- Supplied material
★ ★ ★

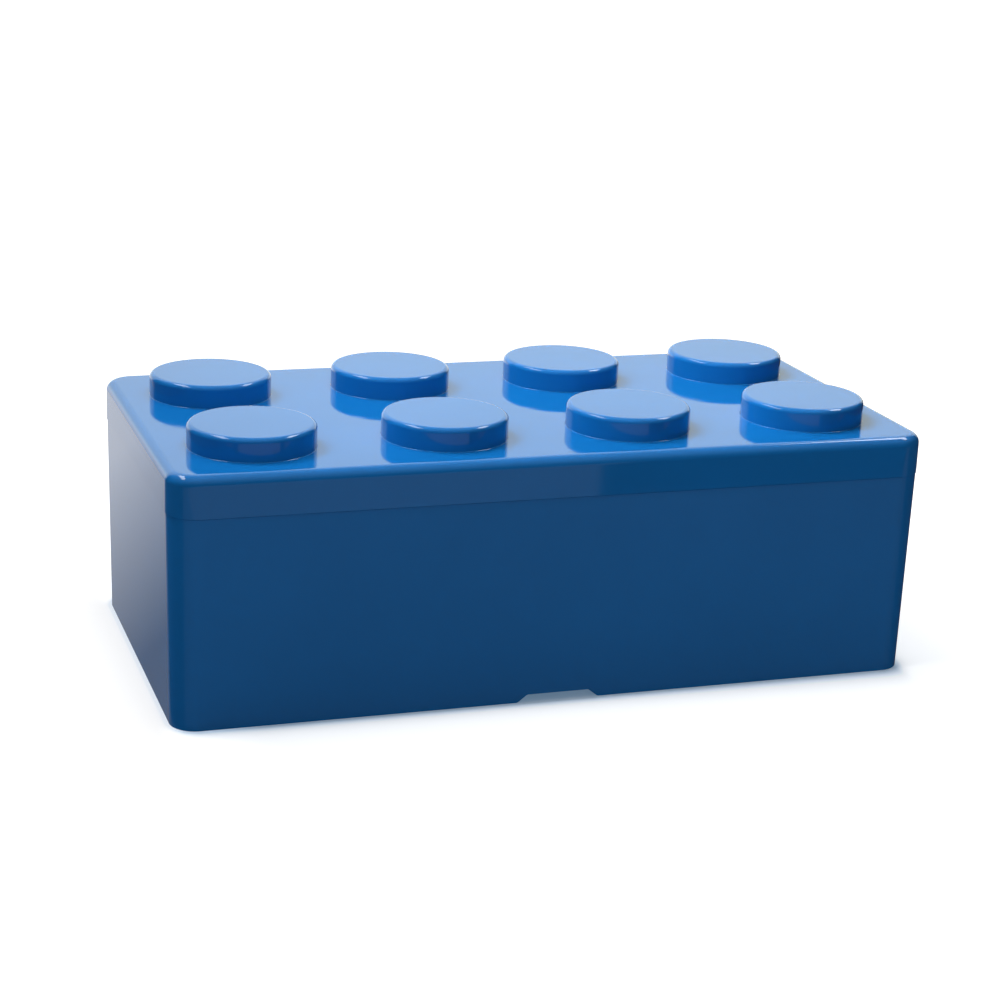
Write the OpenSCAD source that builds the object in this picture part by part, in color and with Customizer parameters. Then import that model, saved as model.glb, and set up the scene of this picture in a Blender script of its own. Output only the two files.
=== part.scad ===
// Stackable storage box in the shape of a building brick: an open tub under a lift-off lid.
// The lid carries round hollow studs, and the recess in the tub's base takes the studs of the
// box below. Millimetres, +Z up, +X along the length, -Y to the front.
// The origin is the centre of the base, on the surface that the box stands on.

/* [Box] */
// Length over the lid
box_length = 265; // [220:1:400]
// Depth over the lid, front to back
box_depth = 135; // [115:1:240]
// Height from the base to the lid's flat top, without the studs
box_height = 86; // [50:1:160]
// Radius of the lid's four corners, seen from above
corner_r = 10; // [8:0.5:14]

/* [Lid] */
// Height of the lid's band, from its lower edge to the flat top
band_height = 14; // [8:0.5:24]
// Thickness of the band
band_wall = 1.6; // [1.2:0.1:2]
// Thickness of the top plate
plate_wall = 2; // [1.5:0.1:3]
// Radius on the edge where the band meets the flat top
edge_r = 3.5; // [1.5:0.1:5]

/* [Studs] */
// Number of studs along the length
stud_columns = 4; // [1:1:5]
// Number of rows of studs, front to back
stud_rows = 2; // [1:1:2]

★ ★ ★

- Work to complete
Make an exact copy of the material above.

- Solved exercise
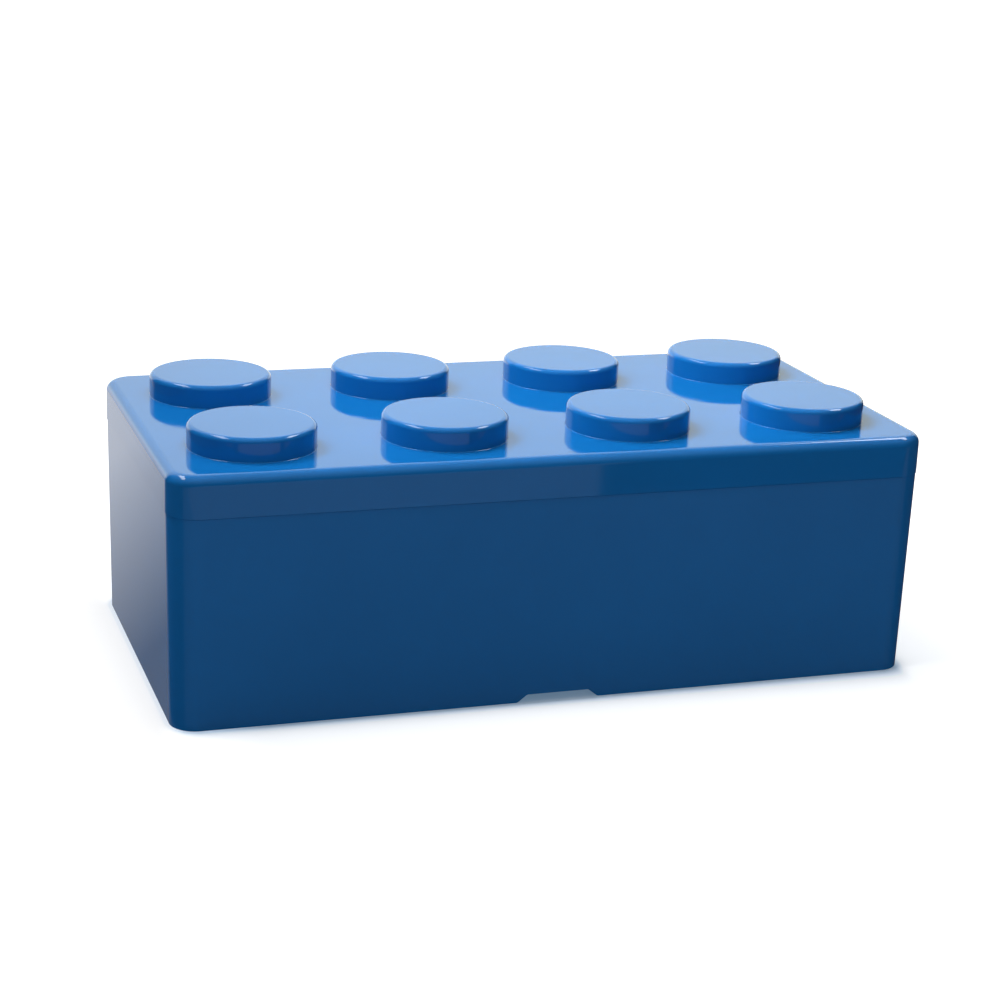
Write the OpenSCAD source that builds the object in this picture part by part, in color and with Customizer parameters. Then import that model, saved as model.glb, and set up the scene of this picture in a Blender script of its own. Output only the two files.
=== part.scad ===
// Stackable storage box in the shape of a building brick: an open tub under a lift-off lid.
// The lid carries round hollow studs, and the recess in the tub's base takes the studs of the
// box below. Millimetres, +Z up, +X along the length, -Y to the front.
// The origin is the centre of the base, on the surface that the box stands on.

/* [Box] */
// Length over the lid
box_length = 265; // [220:1:400]
// Depth over the lid, front to back
box_depth = 135; // [115:1:240]
// Height from the base to the lid's flat top, without the studs
box_height = 86; // [50:1:160]
// Radius of the lid's four corners, seen from above
corner_r = 10; // [8:0.5:14]

/* [Lid] */
// Height of the lid's band, from its lower edge to the flat top
band_height = 14; // [8:0.5:24]
// Thickness of the band
band_wall = 1.6; // [1.2:0.1:2]
// Thickness of the top plate
plate_wall = 2; // [1.5:0.1:3]
// Radius on the edge where the band meets the flat top
edge_r = 3.5; // [1.5:0.1:5]

/* [Studs] */
// Number of studs along the length
stud_columns = 4; // [1:1:5]
// Number of rows of studs, front to back
stud_rows = 2; // [1:1:2]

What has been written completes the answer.